* START Data block *
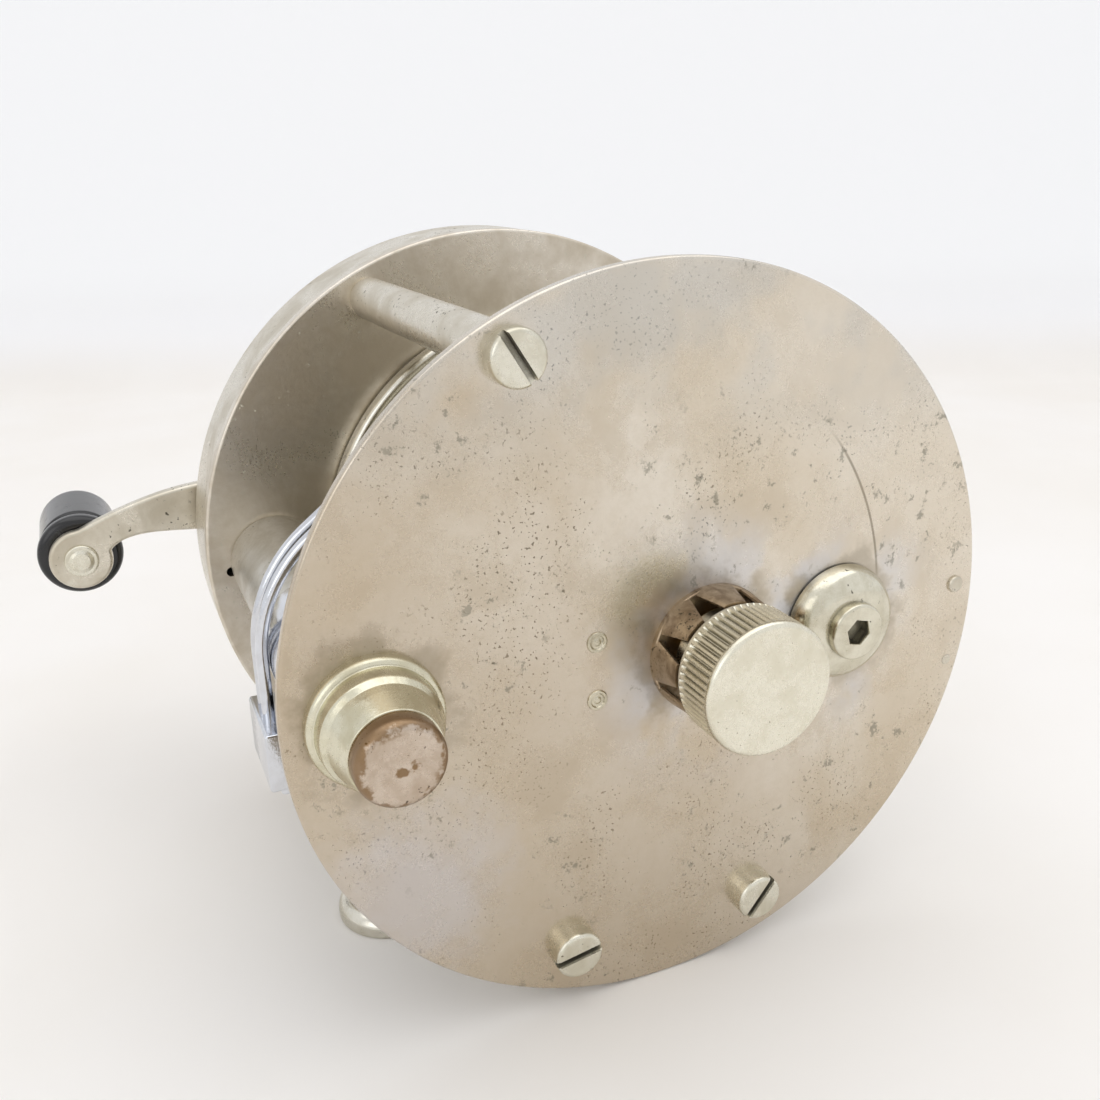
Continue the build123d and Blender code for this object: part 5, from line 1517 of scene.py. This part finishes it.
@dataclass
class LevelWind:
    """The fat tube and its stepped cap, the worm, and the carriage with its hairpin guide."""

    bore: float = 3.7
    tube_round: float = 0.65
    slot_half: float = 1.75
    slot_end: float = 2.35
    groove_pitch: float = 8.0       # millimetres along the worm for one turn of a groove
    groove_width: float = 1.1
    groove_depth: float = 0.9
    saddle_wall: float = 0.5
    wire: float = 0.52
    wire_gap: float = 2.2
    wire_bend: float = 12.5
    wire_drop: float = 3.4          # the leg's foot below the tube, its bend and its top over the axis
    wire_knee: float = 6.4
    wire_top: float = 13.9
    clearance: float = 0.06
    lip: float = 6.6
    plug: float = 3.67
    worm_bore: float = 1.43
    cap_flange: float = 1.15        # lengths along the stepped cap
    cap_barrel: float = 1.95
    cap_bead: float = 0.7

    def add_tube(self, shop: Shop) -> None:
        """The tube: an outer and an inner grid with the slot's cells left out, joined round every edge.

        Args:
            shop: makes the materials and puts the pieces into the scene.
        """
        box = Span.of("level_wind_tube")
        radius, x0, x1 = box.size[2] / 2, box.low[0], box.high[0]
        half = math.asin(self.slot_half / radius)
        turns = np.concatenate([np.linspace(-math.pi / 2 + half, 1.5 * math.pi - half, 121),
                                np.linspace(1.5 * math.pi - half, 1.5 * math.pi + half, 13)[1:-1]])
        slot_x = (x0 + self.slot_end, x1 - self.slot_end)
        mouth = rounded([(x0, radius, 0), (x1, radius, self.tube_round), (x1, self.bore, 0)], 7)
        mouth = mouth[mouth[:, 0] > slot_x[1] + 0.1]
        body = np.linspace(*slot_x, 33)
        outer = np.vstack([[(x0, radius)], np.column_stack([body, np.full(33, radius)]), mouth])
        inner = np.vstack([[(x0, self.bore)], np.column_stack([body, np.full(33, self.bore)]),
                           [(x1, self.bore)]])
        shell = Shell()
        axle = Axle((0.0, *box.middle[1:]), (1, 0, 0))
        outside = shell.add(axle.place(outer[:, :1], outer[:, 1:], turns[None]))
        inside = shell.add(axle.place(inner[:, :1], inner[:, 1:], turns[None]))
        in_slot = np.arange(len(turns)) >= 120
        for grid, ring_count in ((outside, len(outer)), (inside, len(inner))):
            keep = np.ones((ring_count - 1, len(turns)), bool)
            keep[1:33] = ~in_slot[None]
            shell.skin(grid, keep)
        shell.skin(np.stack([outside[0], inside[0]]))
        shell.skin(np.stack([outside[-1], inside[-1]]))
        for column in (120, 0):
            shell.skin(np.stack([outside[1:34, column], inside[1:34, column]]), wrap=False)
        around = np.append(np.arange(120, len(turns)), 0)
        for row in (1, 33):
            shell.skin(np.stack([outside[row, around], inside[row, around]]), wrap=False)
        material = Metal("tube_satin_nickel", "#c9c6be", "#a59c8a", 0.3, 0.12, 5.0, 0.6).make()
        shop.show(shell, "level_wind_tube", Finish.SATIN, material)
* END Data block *
**Task details**
Copy out the full material exactly as it appears.

**Solution below**
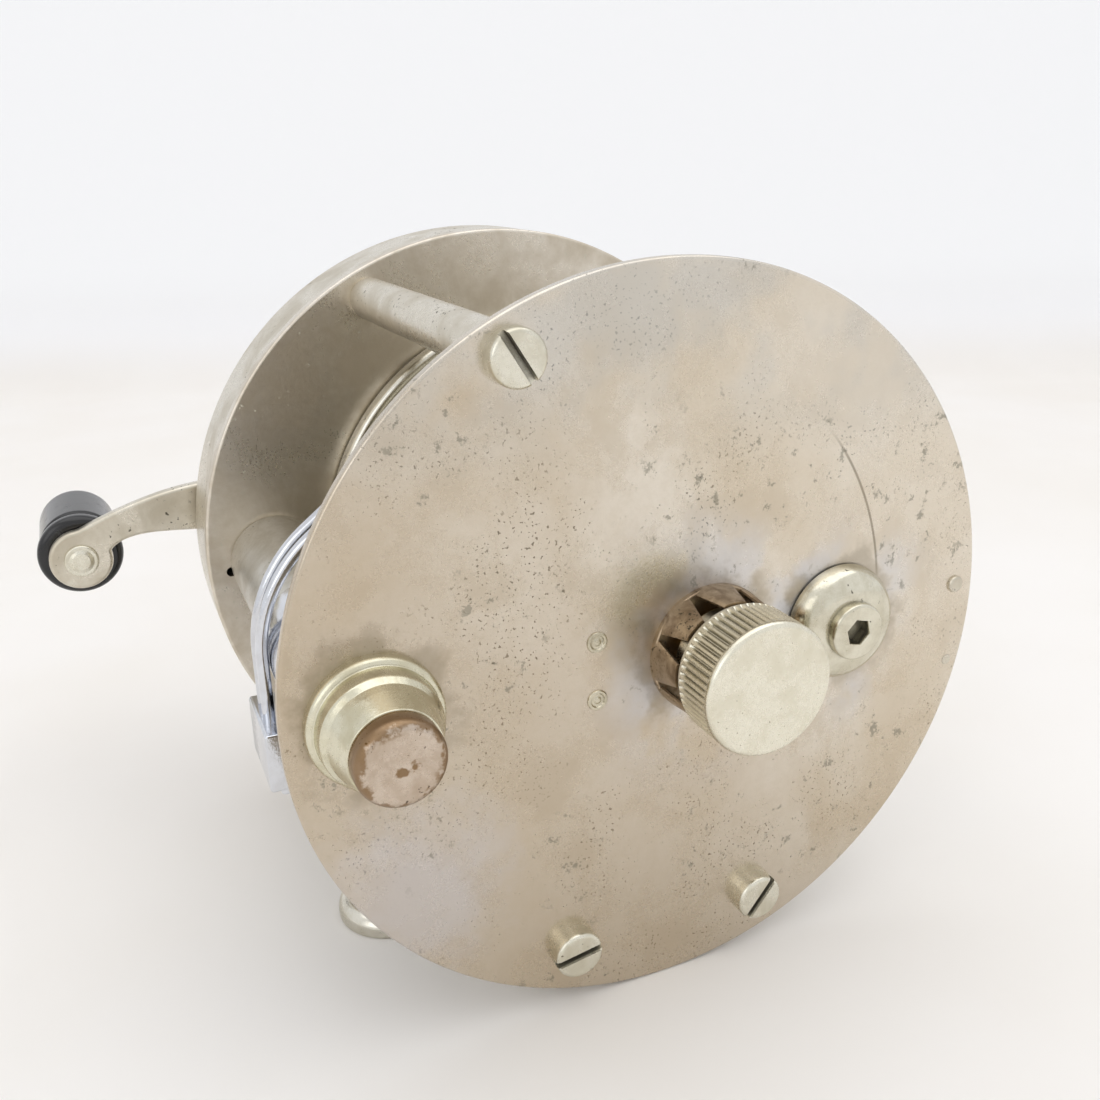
Continue the build123d and Blender code for this object: part 5, from line 1517 of scene.py. This part finishes it.
@dataclass
class LevelWind:
    """The fat tube and its stepped cap, the worm, and the carriage with its hairpin guide."""

    bore: float = 3.7
    tube_round: float = 0.65
    slot_half: float = 1.75
    slot_end: float = 2.35
    groove_pitch: float = 8.0       # millimetres along the worm for one turn of a groove
    groove_width: float = 1.1
    groove_depth: float = 0.9
    saddle_wall: float = 0.5
    wire: float = 0.52
    wire_gap: float = 2.2
    wire_bend: float = 12.5
    wire_drop: float = 3.4          # the leg's foot below the tube, its bend and its top over the axis
    wire_knee: float = 6.4
    wire_top: float = 13.9
    clearance: float = 0.06
    lip: float = 6.6
    plug: float = 3.67
    worm_bore: float = 1.43
    cap_flange: float = 1.15        # lengths along the stepped cap
    cap_barrel: float = 1.95
    cap_bead: float = 0.7

    def add_tube(self, shop: Shop) -> None:
        """The tube: an outer and an inner grid with the slot's cells left out, joined round every edge.

        Args:
            shop: makes the materials and puts the pieces into the scene.
        """
        box = Span.of("level_wind_tube")
        radius, x0, x1 = box.size[2] / 2, box.low[0], box.high[0]
        half = math.asin(self.slot_half / radius)
        turns = np.concatenate([np.linspace(-math.pi / 2 + half, 1.5 * math.pi - half, 121),
                                np.linspace(1.5 * math.pi - half, 1.5 * math.pi + half, 13)[1:-1]])
        slot_x = (x0 + self.slot_end, x1 - self.slot_end)
        mouth = rounded([(x0, radius, 0), (x1, radius, self.tube_round), (x1, self.bore, 0)], 7)
        mouth = mouth[mouth[:, 0] > slot_x[1] + 0.1]
        body = np.linspace(*slot_x, 33)
        outer = np.vstack([[(x0, radius)], np.column_stack([body, np.full(33, radius)]), mouth])
        inner = np.vstack([[(x0, self.bore)], np.column_stack([body, np.full(33, self.bore)]),
                           [(x1, self.bore)]])
        shell = Shell()
        axle = Axle((0.0, *box.middle[1:]), (1, 0, 0))
        outside = shell.add(axle.place(outer[:, :1], outer[:, 1:], turns[None]))
        inside = shell.add(axle.place(inner[:, :1], inner[:, 1:], turns[None]))
        in_slot = np.arange(len(turns)) >= 120
        for grid, ring_count in ((outside, len(outer)), (inside, len(inner))):
            keep = np.ones((ring_count - 1, len(turns)), bool)
            keep[1:33] = ~in_slot[None]
            shell.skin(grid, keep)
        shell.skin(np.stack([outside[0], inside[0]]))
        shell.skin(np.stack([outside[-1], inside[-1]]))
        for column in (120, 0):
            shell.skin(np.stack([outside[1:34, column], inside[1:34, column]]), wrap=False)
        around = np.append(np.arange(120, len(turns)), 0)
        for row in (1, 33):
            shell.skin(np.stack([outside[row, around], inside[row, around]]), wrap=False)
        material = Metal("tube_satin_nickel", "#c9c6be", "#a59c8a", 0.3, 0.12, 5.0, 0.6).make()
        shop.show(shell, "level_wind_tube", Finish.SATIN, material)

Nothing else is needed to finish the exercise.